It looks to me that what you want to do is to have an easy way to calculate a predicted value and prediction interval from a logistic regression. It appears above that you are attempting to calculate the lower and upper confidence intervals for each parameter estimate which does not seem to be what you want.

If we are on the log odd scale, and x is the design vector (1 row and p column covariate matrix) for an individual, then the predicted value is given by, x * coef(fit)… or you can you the predict function. If you want to calculate the standard error of this prediction to obtain the prediction intervals then you want: sqrt( x * vcov(fit) * t(x)). This is precisely the ASE of logit§ that you show above but in matrix form. Notice that I am assuming x is a 1 by p matrix. Make sure that the vectors/matrices are conformable.

I hope this helps.

1 Like

It does - thank you!

Still no way to get an equation for this without relying on real time reference to the vcov matrix eh.
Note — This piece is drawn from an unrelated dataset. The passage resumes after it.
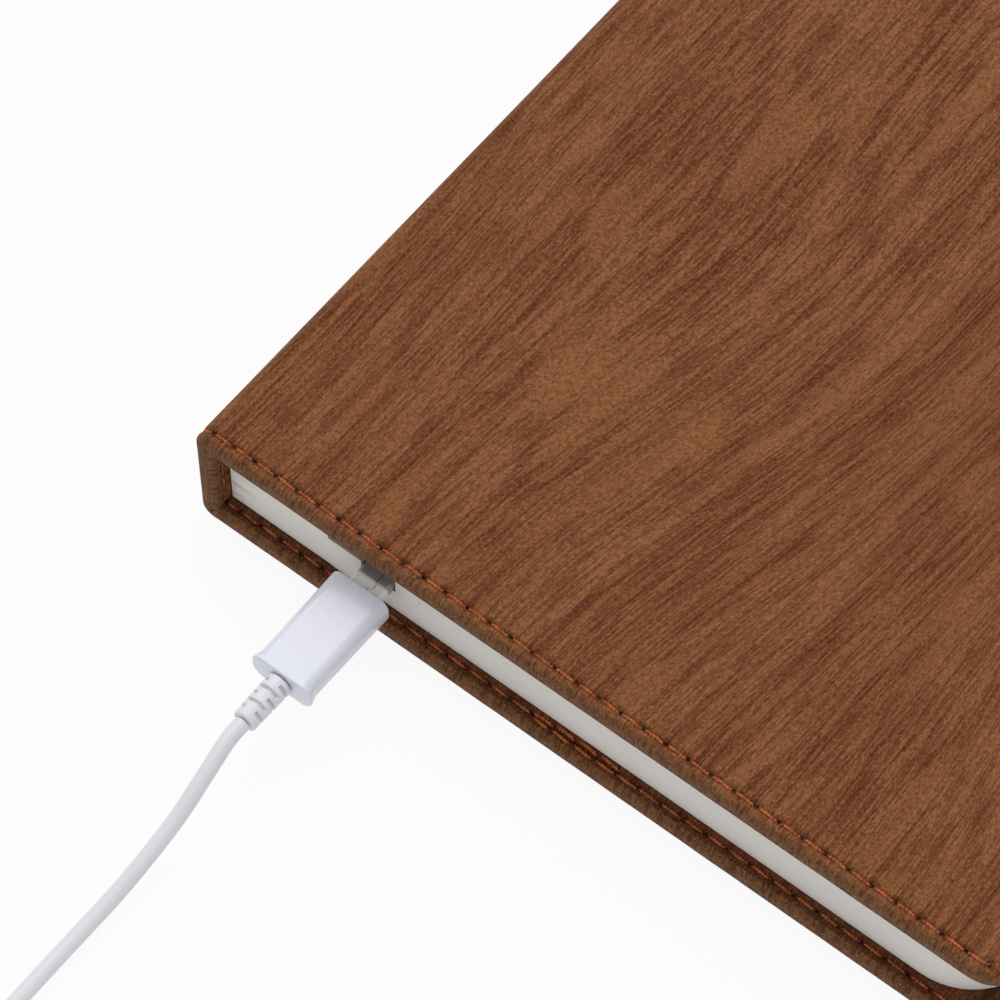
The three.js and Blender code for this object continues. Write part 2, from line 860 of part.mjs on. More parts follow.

Looks like it will need a shiny app. I haven’t made one before. Well if you have any tips on doing that I’m all ears!

For anyone reading, this paper is a very introductory tutorial https://www.ncbi.nlm.nih.gov/pmc/articles/PMC5879507/

Jonathan has a way to approximate the variance of the logit to an accuracy > 0.9 by fitting a second regression. He may say more about that.

Yes that would be most welcome!